Remember, with every product you choose there is a cost range.  For example, if your cost range is in the "luxury" arena, you may want to include the imported tile.  But you also have other range options:

Economy:  These features will get the job done for the least amount of money.

Modest:  These products will be of better quality but will be the "no-frills" versions of these products.

Custom:    are features that will be personalized according to your wishes.  These are not products that are available off-the-shelf.

Luxury:  These materials are the highest quality and will be the most expensive.

Matching the materials and items with the price category that you can afford will help you determine your budget estimate.

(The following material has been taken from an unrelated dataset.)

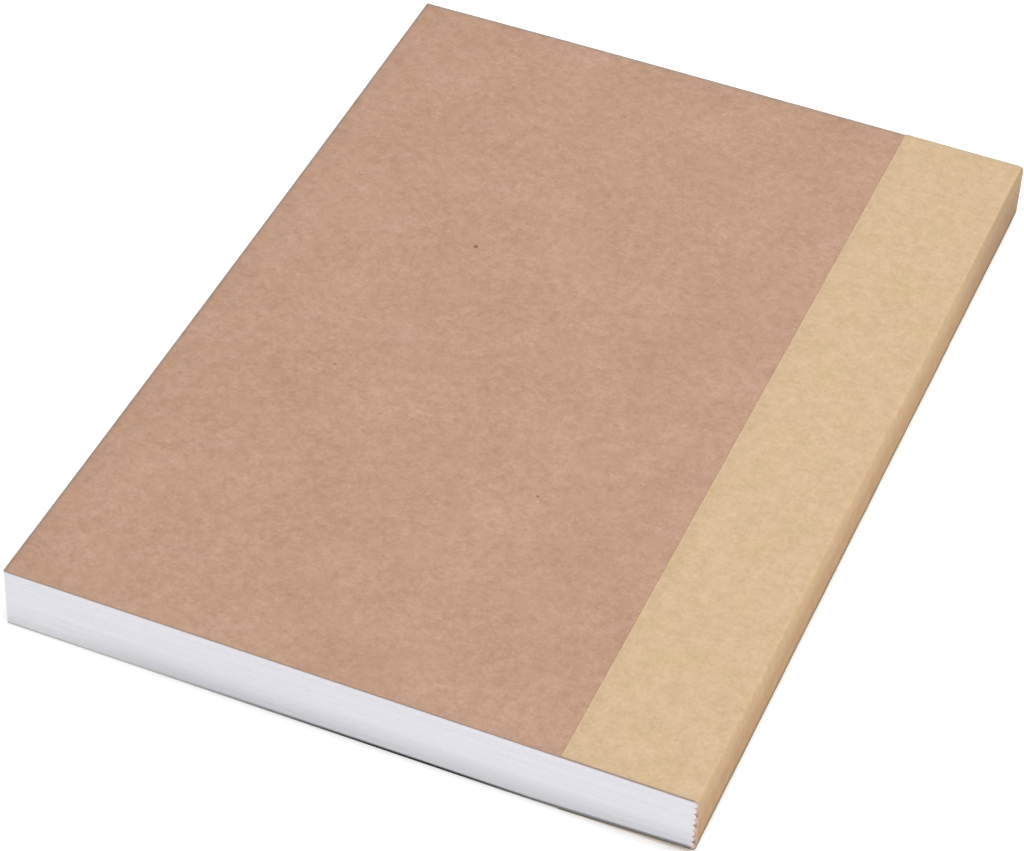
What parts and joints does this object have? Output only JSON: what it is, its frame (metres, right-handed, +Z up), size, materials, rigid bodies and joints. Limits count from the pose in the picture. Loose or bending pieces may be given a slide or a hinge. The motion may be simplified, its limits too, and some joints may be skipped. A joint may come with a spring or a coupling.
{
  "type": "softcover notebook",
  "caption": "Softcover A5 notebook: sewn page block between two kraft card covers that open on hinge lines, with a paper strip wrapped round the spine.",
  "frame": {"origin": "centre of the notebook's footprint, on the surface that the back cover lies on", "axes": "+X across the width towards the spine, +Y along the height towards the head, +Z up through the thickness to the front cover"},
  "size_m": [0.148, 0.21, 0.0153],
  "materials": {
    "kraft_card": "matte",
    "strip_paper": "matte",
    "page_paper": "matte",
    "binding_glue": "matte",
    "linen_thread": "matte"
  },
  "bodies": {
    "block": {"page_block": "page_paper", "sewing_thread": "linen_thread", "spine_glue": "binding_glue", "spine_strip": "strip_paper"},
    "front": {"front_cover": "kraft_card", "front_strip_leaf": "strip_paper"},
    "back": {"back_cover": "kraft_card", "back_strip_leaf": "strip_paper"}
  },
  "joints": [
    {"name": "front_cover_hinge", "type": "hinge", "parent": "block", "child": "front", "pos_m": [0.0728, 0, 0.01528], "axis": [0, 1, 0], "range_deg": [0, 180]},
    {"name": "back_cover_hinge", "type": "hinge", "parent": "block", "child": "back", "pos_m": [0.07304, 0, 0.00126], "axis": [0, -1, 0], "range_deg": [0, 180]}
  ]
}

Budgeting for the design / build process is about sharing your vision so you can communicate with others in nurturing, sustainable relationships.  The art and craft of home building requires that you sit down in face-to-face discussions with all the folks who’ll be involved in your project.

As you do this, what will first appear as vague notions of what you want to achieve slowly emerge as best guesstimates of what may be required for your project.  Pay attention to the people who are willing to listen to your vision.